**WHAT THIS TASK INVOLVES**
Retype word for word the lines lying between the line containing "screw.merge_threshold = 0.000001" and the line containing "bpy.data.objects.remove(obj)", together with those two lines themselves, and nothing besides.
---------- MATERIAL SUPPLIED ----------
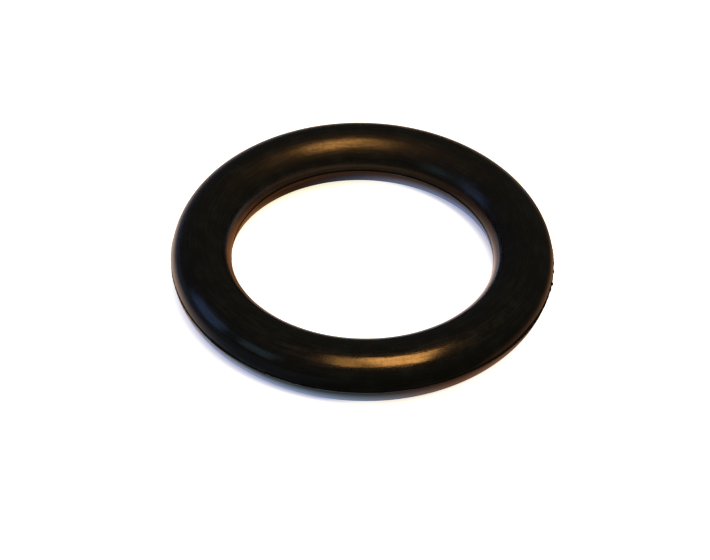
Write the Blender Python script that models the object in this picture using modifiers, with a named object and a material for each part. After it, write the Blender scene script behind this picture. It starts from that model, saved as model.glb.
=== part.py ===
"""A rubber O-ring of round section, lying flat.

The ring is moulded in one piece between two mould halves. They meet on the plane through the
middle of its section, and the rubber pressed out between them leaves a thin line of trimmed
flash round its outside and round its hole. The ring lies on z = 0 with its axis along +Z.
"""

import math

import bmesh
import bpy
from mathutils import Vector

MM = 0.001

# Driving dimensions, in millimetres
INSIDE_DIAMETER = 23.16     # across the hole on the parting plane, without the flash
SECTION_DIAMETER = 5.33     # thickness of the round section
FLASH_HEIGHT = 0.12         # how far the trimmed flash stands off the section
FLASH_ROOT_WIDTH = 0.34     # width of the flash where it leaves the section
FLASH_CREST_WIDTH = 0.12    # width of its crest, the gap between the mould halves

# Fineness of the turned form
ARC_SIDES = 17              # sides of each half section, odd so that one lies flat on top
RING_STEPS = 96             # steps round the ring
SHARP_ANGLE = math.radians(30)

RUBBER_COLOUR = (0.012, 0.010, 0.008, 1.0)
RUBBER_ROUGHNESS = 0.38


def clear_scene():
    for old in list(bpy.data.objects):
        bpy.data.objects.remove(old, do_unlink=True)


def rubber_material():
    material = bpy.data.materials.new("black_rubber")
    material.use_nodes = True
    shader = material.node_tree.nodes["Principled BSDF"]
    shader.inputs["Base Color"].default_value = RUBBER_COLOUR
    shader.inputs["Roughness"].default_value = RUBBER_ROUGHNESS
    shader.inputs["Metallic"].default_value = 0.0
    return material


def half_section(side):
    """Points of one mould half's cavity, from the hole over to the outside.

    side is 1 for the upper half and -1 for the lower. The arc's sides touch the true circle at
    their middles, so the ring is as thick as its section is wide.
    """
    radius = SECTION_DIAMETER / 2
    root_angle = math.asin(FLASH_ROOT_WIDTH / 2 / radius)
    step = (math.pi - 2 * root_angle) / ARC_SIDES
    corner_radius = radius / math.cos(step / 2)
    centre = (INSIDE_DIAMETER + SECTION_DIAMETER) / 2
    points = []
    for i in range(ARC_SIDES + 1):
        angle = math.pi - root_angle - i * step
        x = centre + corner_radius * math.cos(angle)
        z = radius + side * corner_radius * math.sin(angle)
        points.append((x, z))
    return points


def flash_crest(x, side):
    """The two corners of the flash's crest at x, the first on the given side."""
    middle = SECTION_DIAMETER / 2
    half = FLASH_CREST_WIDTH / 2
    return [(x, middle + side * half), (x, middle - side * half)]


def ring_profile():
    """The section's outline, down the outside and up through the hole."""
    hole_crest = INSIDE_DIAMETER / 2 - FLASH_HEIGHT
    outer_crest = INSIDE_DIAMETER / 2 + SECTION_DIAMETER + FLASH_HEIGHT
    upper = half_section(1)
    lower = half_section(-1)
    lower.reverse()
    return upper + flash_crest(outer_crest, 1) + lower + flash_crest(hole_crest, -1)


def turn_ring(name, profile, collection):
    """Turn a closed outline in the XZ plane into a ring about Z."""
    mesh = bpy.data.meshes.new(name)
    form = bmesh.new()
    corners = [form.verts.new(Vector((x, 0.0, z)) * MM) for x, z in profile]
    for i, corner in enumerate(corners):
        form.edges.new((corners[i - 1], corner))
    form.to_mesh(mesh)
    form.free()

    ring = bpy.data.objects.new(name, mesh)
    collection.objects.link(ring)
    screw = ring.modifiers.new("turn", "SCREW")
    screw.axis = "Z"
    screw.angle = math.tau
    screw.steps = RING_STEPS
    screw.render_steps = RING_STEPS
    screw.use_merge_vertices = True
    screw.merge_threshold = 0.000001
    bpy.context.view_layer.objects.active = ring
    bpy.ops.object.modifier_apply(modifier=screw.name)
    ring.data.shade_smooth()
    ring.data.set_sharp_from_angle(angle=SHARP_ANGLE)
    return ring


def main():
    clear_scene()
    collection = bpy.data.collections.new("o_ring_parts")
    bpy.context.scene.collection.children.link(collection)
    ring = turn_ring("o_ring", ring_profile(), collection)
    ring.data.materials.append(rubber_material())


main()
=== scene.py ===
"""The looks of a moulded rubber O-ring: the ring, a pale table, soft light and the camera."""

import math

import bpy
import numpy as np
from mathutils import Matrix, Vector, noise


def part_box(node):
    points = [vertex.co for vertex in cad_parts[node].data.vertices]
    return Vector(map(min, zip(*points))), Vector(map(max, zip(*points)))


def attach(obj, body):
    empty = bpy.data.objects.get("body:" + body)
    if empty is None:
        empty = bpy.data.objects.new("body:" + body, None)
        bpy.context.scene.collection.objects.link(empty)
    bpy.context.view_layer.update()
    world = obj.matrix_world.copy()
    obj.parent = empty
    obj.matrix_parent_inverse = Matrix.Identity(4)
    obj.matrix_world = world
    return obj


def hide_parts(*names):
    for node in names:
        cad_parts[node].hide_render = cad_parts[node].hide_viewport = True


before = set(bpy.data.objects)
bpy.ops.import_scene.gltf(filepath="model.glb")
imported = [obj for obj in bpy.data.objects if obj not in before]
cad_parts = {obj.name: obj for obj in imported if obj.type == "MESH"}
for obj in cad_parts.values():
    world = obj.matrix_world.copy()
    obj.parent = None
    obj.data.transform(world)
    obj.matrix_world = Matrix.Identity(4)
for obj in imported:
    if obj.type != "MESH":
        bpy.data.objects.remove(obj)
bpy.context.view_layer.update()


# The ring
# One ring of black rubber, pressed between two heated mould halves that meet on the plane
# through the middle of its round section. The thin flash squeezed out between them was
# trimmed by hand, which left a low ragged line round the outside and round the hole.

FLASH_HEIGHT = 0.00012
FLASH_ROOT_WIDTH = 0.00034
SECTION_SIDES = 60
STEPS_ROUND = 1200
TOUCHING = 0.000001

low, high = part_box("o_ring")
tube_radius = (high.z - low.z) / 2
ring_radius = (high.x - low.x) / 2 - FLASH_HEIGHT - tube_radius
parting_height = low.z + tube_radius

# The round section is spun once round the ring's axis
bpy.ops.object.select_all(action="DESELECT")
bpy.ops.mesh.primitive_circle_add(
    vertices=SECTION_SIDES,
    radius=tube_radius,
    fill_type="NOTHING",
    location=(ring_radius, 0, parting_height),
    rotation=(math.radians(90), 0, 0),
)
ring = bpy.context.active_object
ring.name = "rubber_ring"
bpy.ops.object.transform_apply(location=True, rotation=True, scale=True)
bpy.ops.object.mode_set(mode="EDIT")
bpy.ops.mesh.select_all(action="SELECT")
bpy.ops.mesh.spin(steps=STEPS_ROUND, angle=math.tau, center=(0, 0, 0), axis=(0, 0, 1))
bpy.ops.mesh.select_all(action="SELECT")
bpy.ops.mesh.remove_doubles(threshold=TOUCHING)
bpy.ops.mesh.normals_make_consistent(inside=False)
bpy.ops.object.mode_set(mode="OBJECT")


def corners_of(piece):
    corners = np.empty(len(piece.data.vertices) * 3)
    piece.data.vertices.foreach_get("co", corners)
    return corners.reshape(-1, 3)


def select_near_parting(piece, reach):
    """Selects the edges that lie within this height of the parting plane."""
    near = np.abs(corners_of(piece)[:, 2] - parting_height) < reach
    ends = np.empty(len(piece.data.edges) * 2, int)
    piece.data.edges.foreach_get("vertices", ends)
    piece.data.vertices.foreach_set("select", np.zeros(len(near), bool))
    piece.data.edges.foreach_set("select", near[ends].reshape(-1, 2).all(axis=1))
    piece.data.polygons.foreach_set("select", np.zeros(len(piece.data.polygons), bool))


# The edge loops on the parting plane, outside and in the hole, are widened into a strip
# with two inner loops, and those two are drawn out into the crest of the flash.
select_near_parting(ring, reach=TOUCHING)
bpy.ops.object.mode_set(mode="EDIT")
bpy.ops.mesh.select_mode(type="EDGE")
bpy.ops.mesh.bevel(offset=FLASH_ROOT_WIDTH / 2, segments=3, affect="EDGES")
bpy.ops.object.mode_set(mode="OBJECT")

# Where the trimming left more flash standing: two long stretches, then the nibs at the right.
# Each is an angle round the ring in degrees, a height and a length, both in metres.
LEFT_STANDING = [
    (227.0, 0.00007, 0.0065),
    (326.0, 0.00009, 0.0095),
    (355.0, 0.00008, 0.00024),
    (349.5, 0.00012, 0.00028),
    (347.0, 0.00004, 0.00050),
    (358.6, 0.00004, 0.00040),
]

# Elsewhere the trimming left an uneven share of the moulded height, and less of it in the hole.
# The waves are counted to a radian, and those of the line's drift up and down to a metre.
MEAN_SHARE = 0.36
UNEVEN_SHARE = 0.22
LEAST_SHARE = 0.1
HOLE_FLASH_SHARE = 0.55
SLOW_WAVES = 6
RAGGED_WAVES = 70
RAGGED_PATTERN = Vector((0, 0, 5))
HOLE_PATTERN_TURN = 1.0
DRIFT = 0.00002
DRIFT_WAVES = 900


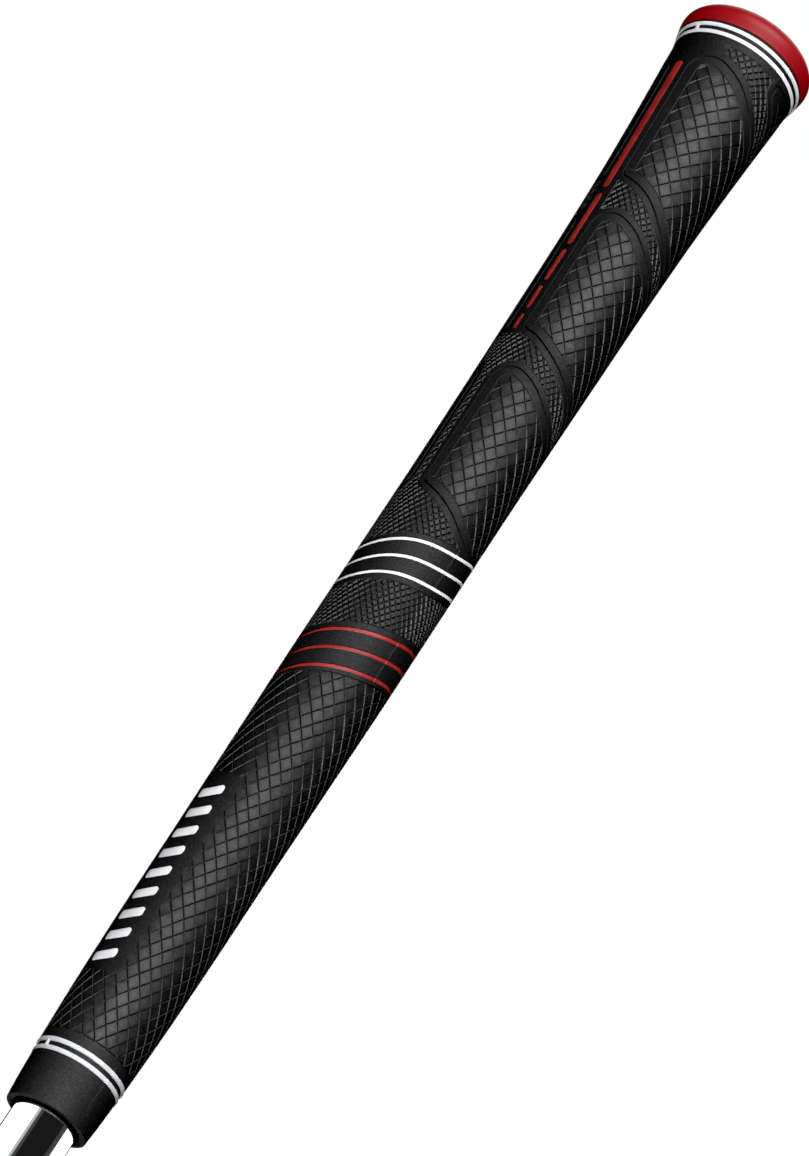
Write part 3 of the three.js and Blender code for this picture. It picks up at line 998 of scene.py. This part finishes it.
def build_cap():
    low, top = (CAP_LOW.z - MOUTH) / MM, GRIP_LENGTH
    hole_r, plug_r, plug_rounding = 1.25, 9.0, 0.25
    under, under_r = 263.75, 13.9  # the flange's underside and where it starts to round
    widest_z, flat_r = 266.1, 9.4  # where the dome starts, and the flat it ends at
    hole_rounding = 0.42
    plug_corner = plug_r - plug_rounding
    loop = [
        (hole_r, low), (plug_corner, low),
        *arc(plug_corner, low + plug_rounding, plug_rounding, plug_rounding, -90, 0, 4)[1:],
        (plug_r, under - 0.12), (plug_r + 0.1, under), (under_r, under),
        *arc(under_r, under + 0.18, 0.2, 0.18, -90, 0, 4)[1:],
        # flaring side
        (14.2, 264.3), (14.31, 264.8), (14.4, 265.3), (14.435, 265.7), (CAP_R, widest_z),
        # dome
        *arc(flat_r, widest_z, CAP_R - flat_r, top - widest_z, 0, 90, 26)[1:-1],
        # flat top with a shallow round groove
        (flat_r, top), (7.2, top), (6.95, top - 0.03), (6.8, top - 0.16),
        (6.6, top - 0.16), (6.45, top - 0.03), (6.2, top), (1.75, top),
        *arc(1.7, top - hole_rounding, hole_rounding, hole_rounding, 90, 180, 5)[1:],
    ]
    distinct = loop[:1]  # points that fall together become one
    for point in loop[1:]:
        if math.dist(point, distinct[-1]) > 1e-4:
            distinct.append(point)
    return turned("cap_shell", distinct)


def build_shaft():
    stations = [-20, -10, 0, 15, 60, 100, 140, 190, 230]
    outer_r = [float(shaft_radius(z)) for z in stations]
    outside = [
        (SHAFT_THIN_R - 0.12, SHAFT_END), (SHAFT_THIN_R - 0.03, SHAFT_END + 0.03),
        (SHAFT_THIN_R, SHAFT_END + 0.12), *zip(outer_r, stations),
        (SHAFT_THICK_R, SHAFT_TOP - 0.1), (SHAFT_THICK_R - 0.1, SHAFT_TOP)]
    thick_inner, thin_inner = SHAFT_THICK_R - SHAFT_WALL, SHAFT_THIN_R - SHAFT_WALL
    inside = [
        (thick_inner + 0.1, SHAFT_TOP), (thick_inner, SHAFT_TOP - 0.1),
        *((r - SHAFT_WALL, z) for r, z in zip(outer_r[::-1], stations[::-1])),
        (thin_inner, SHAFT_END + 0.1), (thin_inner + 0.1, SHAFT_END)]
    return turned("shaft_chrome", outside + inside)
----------
**SOLUTION BELOW**
    screw.merge_threshold = 0.000001
    bpy.context.view_layer.objects.active = ring
    bpy.ops.object.modifier_apply(modifier=screw.name)
    ring.data.shade_smooth()
    ring.data.set_sharp_from_angle(angle=SHARP_ANGLE)
    return ring


def main():
    clear_scene()
    collection = bpy.data.collections.new("o_ring_parts")
    bpy.context.scene.collection.children.link(collection)
    ring = turn_ring("o_ring", ring_profile(), collection)
    ring.data.materials.append(rubber_material())


main()
=== scene.py ===
"""The looks of a moulded rubber O-ring: the ring, a pale table, soft light and the camera."""

import math

import bpy
import numpy as np
from mathutils import Matrix, Vector, noise


def part_box(node):
    points = [vertex.co for vertex in cad_parts[node].data.vertices]
    return Vector(map(min, zip(*points))), Vector(map(max, zip(*points)))


def attach(obj, body):
    empty = bpy.data.objects.get("body:" + body)
    if empty is None:
        empty = bpy.data.objects.new("body:" + body, None)
        bpy.context.scene.collection.objects.link(empty)
    bpy.context.view_layer.update()
    world = obj.matrix_world.copy()
    obj.parent = empty
    obj.matrix_parent_inverse = Matrix.Identity(4)
    obj.matrix_world = world
    return obj


def hide_parts(*names):
    for node in names:
        cad_parts[node].hide_render = cad_parts[node].hide_viewport = True


before = set(bpy.data.objects)
bpy.ops.import_scene.gltf(filepath="model.glb")
imported = [obj for obj in bpy.data.objects if obj not in before]
cad_parts = {obj.name: obj for obj in imported if obj.type == "MESH"}
for obj in cad_parts.values():
    world = obj.matrix_world.copy()
    obj.parent = None
    obj.data.transform(world)
    obj.matrix_world = Matrix.Identity(4)
for obj in imported:
    if obj.type != "MESH":
        bpy.data.objects.remove(obj)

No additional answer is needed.